Manama 16 mai 2024: le roi de Bahreïn Hamad Al Khalifa accueille le président de l’Autorité palestinienne Mahmoud Abbas pour le sommet arabe sur la Palestine.
Plusieurs craintes expliquent la prudence du régime de Manama
La prudence de Bahreïn, le plus petit des Etats arabes et des pétromonarchies du Golfe, s’explique par la conscience de son très faible poids dans les enceintes internationales. Et par la crainte, rapidement perceptible dès l’automne 2023, que ne s’exacerbent les tensions internes entre le pouvoir, signataire en 2020 des accords d’Abraham avec Israël (dont toute critique publique est interdite et réprimée), et une population dont les sentiments penchent majoritairement pour la « cause palestinienne ». Les relations avec l’État hébreu ont été gelées, sans rupture diplomatique ou économique. Une autre dimension, plus confessionnelle, doit inciter le palais à la prudence. Même si les chiites bahreïnis ont toujours veillé à se distinguer du régime iranien (y compris lors du « Printemps de la Perle » à Manama en février-mars 2011), la République islamique d’Iran a historiquement été un soutien et un refuge pour des opposants chiites bahreïnis. On peut penser que la majorité chiite de la population bahreïnie (estimée aux deux tiers de la population nationale) ne peut qu’être sensible depuis octobre 2023 et au sort du hezbollah libanais, et au double échange de missiles entre Israël et l’Iran courant 2024.
Les relations non rétablies avec l’Iran

Rencontre à Téhéran le 22 juin 2024 entre le ministre bahreïni des Affaires étrangères Abdul Latif Al-Zayani et son homologue iranien par intérim, Ali Bagheri Kani.
On notera qu’annoncée depuis au moins deux ans, et ponctuée de déclarations d’intention épisodiques des deux parties, la normalisation des relations diplomatiques entre Manama et Téhéran n’est toujours effective – Bahreïn se distinguant en cela de son puissant voisin et mentor saoudien. En 2016, Bahreïn avait rompu ses relations diplomatiques avec l’Iran, suite à la décision de l’Arabie saoudite de rompre ses liens avec Téhéran.
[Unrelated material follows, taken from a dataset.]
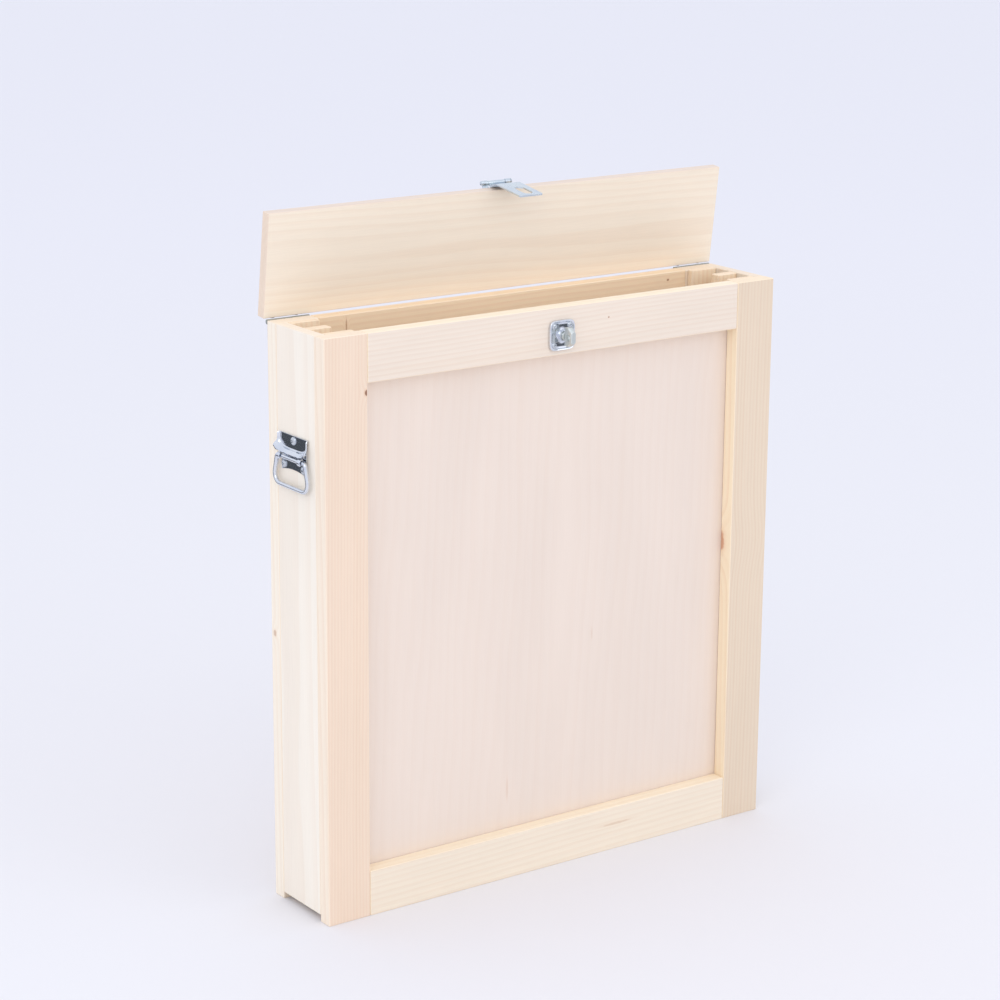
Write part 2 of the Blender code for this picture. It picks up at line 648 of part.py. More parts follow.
def swivel(plate, front_rail):
    """A head on a round neck. It passes the strap's slot upright and locks it when turned."""
    back, front = -HALF_DEPTH - HEAD_BACK, -HALF_DEPTH - HEAD_FRONT
    tall, short = HEAD_HEIGHT / 2, HEAD_FRONT_HEIGHT / 2
    bend = back + (front - back) * HEAD_BEND
    upper = [(back, tall), (bend, tall), (front + HEAD_CHAMFER, short), (front, short - HEAD_CHAMFER)]
    outline = [(y, STAPLE_Z + up) for y, up in upper] + [(y, STAPLE_Z - up) for y, up in reversed(upper)]
    half = HEAD_WIDTH / 2
    shape = prism_shape(outline, 0, STAPLE_X - half, STAPLE_X + half)
    origin = (STAPLE_X, back, STAPLE_Z)
    turn = empty("swivel_axis", origin)
    head = add_object("staple_swivel", shape, CHROME, turn, origin, smooth=True)
    ease = head.modifiers.new("cast_edges", "BEVEL")
    ease.width = HEAD_EDGE
    ease.segments = 2
    ease.limit_method = "ANGLE"
    place = (STAPLE_X, -HALF_DEPTH + NECK_ROOT, STAPLE_Z)
    neck = cylinder_shape(place, (0, -1, 0), NECK_RADIUS, NECK_ROOT + HEAD_BACK + CUT_SPARE, 24)
    combine(head, [neck], "UNION")
    place = (STAPLE_X - half - CUT_SPARE, (back + front) / 2 - HEAD_HOLE_BACK, STAPLE_Z)
    hole = cylinder_shape(place, (1, 0, 0), HEAD_HOLE_RADIUS, HEAD_WIDTH + 2 * CUT_SPARE, 20)
    cut(head, [hole])
    depth = NECK_ROOT + BOSS_ROOT
    place = (STAPLE_X, -HALF_DEPTH + depth, STAPLE_Z)
    length = depth + BOSS_FACE + CUT_SPARE
    cut(plate, [cylinder_shape(place, (0, -1, 0), NECK_RADIUS + NECK_PLAY, length, 24)])
    length = depth + CUT_SPARE
    cut(front_rail, [cylinder_shape(place, (0, -1, 0), NECK_RADIUS + NECK_WOOD_PLAY, length, 24)])


# Bail handles

def handle_section():
    """The stamped plate's section as (out, z): flange, half-round housing, clip."""
    inner, outer = HOUSING_INNER_RADIUS, HOUSING_INNER_RADIUS + HANDLE_SHEET
    axis = (HANDLE_AXIS_OUT, HANDLE_AXIS_Z)
    face = JOINT_GAP + HANDLE_SHEET
    points = [(JOINT_GAP, HANDLE_TOP_Z), (JOINT_GAP, HANDLE_AXIS_Z + outer + HOOD_FILLET)]
    points += [(face, HANDLE_AXIS_Z + inner + HOOD_FILLET / 2)]
    points += arc(axis, inner, CLIP_BACK_ANGLE, CLIP_END_ANGLE, 10)
    points += arc(axis, outer, CLIP_END_ANGLE, 90, 11)
    points += [(face + HOOD_FILLET, HANDLE_AXIS_Z + outer + HOOD_FILLET)]
    points += [(face, HANDLE_AXIS_Z + outer + 2 * HOOD_FILLET), (face, HANDLE_TOP_Z)]
    return points


def handle(hand, sign, wood):
    """One handle: the stamped plate, three screws and the swinging bail."""
    face = sign * HALF_WIDTH
    outline = [(face + sign * out, z) for out, z in handle_section()]
    half = HOUSING_WIDTH / 2
    pressed = prism_shape(outline, 1, HANDLE_Y - half, HANDLE_Y + half)
    plate = add_object(f"handle_{hand}_plate", pressed, CHROME, smooth=True)
    cut(plate, housing_cuts(face, sign))
    backing(sign, face, plate)
    top = face + sign * (JOINT_GAP + HANDLE_SHEET)
    places = [(top, HANDLE_Y, HANDLE_TOP_SCREW_Z)]
    places += [(top, HANDLE_Y + side * HANDLE_LOW_SCREW_Y, HANDLE_LOW_SCREW_Z) for side in (-1, 1)]
    for number, place in enumerate(places, 1):
        screw(f"handle_{hand}_screw_{number}", place, (sign, 0, 0), radius=HANDLE_SCREW_HEAD_RADIUS)
    for piece in (plate, wood):
        cut(piece, [screw_hole(place, (sign, 0, 0)) for place in places])
    bail(hand, sign, face)


def housing_cuts(face, sign):
    """What leaves a hood over the bar, a clip round it near each end and an ear beyond each clip."""
    def between(low_y, high_y, low_z, high_z):
        left, right = sorted((face - sign * HANDLE_SHEET, face + sign * 4 * HANDLE_AXIS_OUT))
        return box_shape((left, HANDLE_Y + low_y, low_z), (right, HANDLE_Y + high_y, high_z))

    half = HOUSING_WIDTH / 2
    floor = HANDLE_AXIS_Z - 2 * HOUSING_INNER_RADIUS
    lip = HANDLE_AXIS_Z + HOUSING_INNER_RADIUS * math.sin(HOOD_LIP_ANGLE)
    ear = HANDLE_AXIS_Z + HOUSING_INNER_RADIUS * math.sin(EAR_ANGLE)
    shoulder = HANDLE_AXIS_Z + HOUSING_INNER_RADIUS + HANDLE_SHEET + HOOD_SHOULDER
    cutters = [between(-CLIP_INNER, CLIP_INNER, floor, lip)]
    for side in (-1, 1):
        near, far = sorted((side * CLIP_OUTER, side * (half + HANDLE_SHEET)))
        cutters.append(between(near, far, floor, ear))
        near, far = sorted((side * HANDLE_WIDTH / 2, side * (half + HANDLE_SHEET)))
        cutters.append(between(near, far, shoulder, HANDLE_TOP_Z + HANDLE_SHEET))
    return cutters


def backing(sign, face, plate):
    """The plate's flat back behind the bar, down to the tongue with its curved end."""
    inner = face + sign * JOINT_GAP
    outer = inner + sign * HANDLE_SHEET
    half = TONGUE_WIDTH / 2
    top = HANDLE_AXIS_Z + HOUSING_INNER_RADIUS + HANDLE_SHEET + TONGUE_LAP
    steps = 8
    outline = [(HANDLE_Y - half, top), (HANDLE_Y + half, top)]
    for step in range(steps + 1):
        along = half - 2 * half * step / steps
        lift = TONGUE_SAG * (1 - (along / half) ** 2)
        outline.append((HANDLE_Y + along, HANDLE_TONGUE_Z + lift))
    near, far = sorted((inner, outer))
    combine(plate, [prism_shape(outline, 0, near, far)], "UNION")


def bail_path():
    """The closed ring's centreline as (y, drop below the axis), clockwise from the top bar."""
    corner = BAIL_TOP_CORNER
    shoulder = BAIL_TOP_HALF - corner
    top = [(-shoulder, 0), (shoulder, 0)]
    bend = [(shoulder + corner * 0.65, corner * 0.18), (BAIL_TOP_HALF, corner)]
    centre = (BAIL_WIDE_HALF - BAIL_BEND_WIDTH, BAIL_BOTTOM_DROP - BAIL_BEND_HEIGHT)
    curve = []
    for across, down in arc((0, 0), 1.0, 0, 75, 5):
        curve.append((centre[0] + BAIL_BEND_WIDTH * across, centre[1] + BAIL_BEND_HEIGHT * down))
    right = bend + curve + [(BAIL_BOTTOM_HALF, BAIL_BOTTOM_DROP)]
    left = [(-y, drop) for y, drop in reversed(right)]
    return top + right + [(0, BAIL_BOTTOM_DROP + BAIL_BOTTOM_BOW)] + left


def bail(hand, sign, face):
    """The wire ring, its top bar lying in the plate's housing."""
    axis = Vector((face + sign * HANDLE_AXIS_OUT, HANDLE_Y, HANDLE_AXIS_Z))
    path = [Vector((axis.x, axis.y + y, axis.z - drop)) for y, drop in bail_path()]
    shape = bmesh.new()
    sides = 12
    rings = []
    for step, point in enumerate(path):
        ahead = path[(step + 1) % len(path)]
        behind = path[step - 1]
        along = ((ahead - point).normalized() + (point - behind).normalized()).normalized()
        across = along.cross(Vector((1, 0, 0)))
        ring = []
        for turn in range(sides):
            angle = 2 * math.pi * turn / sides
            offset = across * math.cos(angle) + Vector((1, 0, 0)) * math.sin(angle)
            ring.append(shape.verts.new(point + offset * BAIL_RADIUS))
        rings.append(ring)
    for step, ring in enumerate(rings):
        after = rings[(step + 1) % len(rings)]
        for turn in range(sides):
            beside = (turn + 1) % sides
            shape.faces.new((ring[turn], ring[beside], after[beside], after[turn]))
    pivot = empty(f"bail_{hand}_axis", axis)
    add_object(f"bail_{hand}", shape, CHROME, pivot, axis, smooth=True)


def main():
    clear_scene()
    lid_empty = empty("lid_axis", (0, HINGE_Y, HINGE_Z))
    strap_place = HASP_AXIS - lid_empty.location
    strap_empty = empty("strap_axis", strap_place, lid_empty)
    front = frame("front", True)
    back = frame("back", False)
    sides = side_boards()
    floor_board()
    guide_strips()
    lid_board = lid(lid_empty)
    for sign, hand in ((-1, "left"), (1, "right")):
        butt_hinge(hand, sign, lid_empty, back[hand], lid_board)
        handle(hand, sign, sides[hand])
    hasp_leaf(lid_empty, lid_board)
    hasp_pin(lid_empty)
    hasp_strap(strap_empty)
    staple(front["top"])
    lid_empty.rotation_euler = (-LID_OPEN_ANGLE, 0, 0)


main()
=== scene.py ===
"""Studio scene of a slim pine carrying case for canvases, open at the top under a hinged lid."""

import json
import math
import random

import bmesh
import bpy
from mathutils import Matrix, Vector

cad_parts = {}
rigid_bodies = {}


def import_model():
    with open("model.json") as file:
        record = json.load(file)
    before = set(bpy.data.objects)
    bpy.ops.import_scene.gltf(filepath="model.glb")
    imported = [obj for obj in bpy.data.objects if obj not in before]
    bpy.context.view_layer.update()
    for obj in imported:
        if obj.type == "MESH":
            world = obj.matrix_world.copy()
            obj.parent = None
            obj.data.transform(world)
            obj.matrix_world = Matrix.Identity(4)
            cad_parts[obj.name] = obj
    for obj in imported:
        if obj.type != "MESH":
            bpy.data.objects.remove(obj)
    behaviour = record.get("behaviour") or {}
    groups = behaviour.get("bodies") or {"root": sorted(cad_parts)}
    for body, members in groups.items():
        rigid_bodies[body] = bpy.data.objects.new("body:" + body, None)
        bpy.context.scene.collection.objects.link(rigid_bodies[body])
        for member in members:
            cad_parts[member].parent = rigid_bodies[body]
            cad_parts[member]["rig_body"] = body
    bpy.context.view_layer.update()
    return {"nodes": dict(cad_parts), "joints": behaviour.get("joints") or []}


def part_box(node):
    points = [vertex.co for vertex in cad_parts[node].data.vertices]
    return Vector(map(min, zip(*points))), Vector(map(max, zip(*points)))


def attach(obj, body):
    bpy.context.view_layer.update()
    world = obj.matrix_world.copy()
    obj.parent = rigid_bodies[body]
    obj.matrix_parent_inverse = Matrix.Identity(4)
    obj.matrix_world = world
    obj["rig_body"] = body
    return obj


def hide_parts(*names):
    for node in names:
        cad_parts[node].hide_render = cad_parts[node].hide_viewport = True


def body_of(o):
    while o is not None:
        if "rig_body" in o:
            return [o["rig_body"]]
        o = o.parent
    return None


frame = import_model()

# The frame's own sizes
JOINTS = {joint["name"]: joint for joint in frame["joints"]}
CASE_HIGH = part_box("back_stile_right")[1]
HALF_WIDTH = CASE_HIGH.x
HALF_DEPTH = CASE_HIGH.y
HINGE = Vector(JOINTS["lid_hinge"]["pos_m"])
LID_ANGLE = math.radians(-JOINTS["lid_hinge"]["range_deg"][0])
LID_OPENS = (Matrix.Translation(HINGE) @ Matrix.Rotation(-LID_ANGLE, 4, "X")
             @ Matrix.Translation(-HINGE))
LID_SHUTS = LID_OPENS.inverted()
LID_BODIES = ("lid", "hasp_strap")
HASP = LID_SHUTS @ Vector(JOINTS["hasp_strap_hinge"]["pos_m"])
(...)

Mais, en mars 2023, sous l’égide remarquée de Pékin, l’Arabie saoudite et l’Iran ont conclu un accord visant à rétablir des relations diplomatiques et à rouvrir leurs ambassades et missions diplomatiques. Les deux pays ont officiellement annoncé en avril 2023 la reprise de leurs relations diplomatiques avec effet immédiat. Manama se distingue donc de tous ses voisins du Golfe en n’ayant pas rétabli ses relations avec Téhéran. Ce qui laisse supposer que persistent des obstacles politiques à cette normalisation, sans qu’ils soient explicités par l’une ou l’autre des parties…
Une reconnaissance a minima du nouveau pouvoir en Syrie
Le royaume est également resté prudent après la chute du régime de Bachar al-Assad en Syrie en décembre 2024. Le président syrien, qui amorçait alors sa réhabilitation au sein des instances arabes, avait été accueilli en mai 2024 à Manama, lors du sommet des chefs d’Etat de la Ligue arabe. Son portrait souriant avait été affiché dans les rues de la capitale, au même titre que celui des autres dirigeants arabes. Après Oman et les Emirats arabes unis, Bahreïn avait rouvert sa représentation diplomatique en Syrie en décembre 2018.


Le sommet arabe du 16 mai 2024 (à gauche) accueille à Manama le président syrien Bachar al-Assad. Le sommet de la Ligue arabe du 4 mars 2025 (à droite) accueille au Caire le président syrien Ahmed al-Shareh.
Présidant en décembre 2024 la session du sommet arabe, le roi Hamad ben Issa Al Khalifa avait alors adressé un courrier au nouveau président de transition syrien, Ahmed al-Shareh, se déclarant « prêt à coopérer avec les nouvelles autorités en Syrie ». En février 2025, Manama a salué la tenue de la Conférence du dialogue national syrien, « étape importante dans la construction de l’État syrien sur la base de la citoyenneté, de l’état du droit et de la consolidation des institutions constitutionnelles ». Et a réitéré la position du Royaume de Bahreïn en faveur de « la sécurité de la République arabe syrienne, de sa stabilité, de sa souveraineté, et de son intégrité territoriale ». A la différence de certains de ses voisins (en particulier les Emirats arabes unis), Bahreïn n’a que très peu d’intérêts et encore moins de projets en Syrie.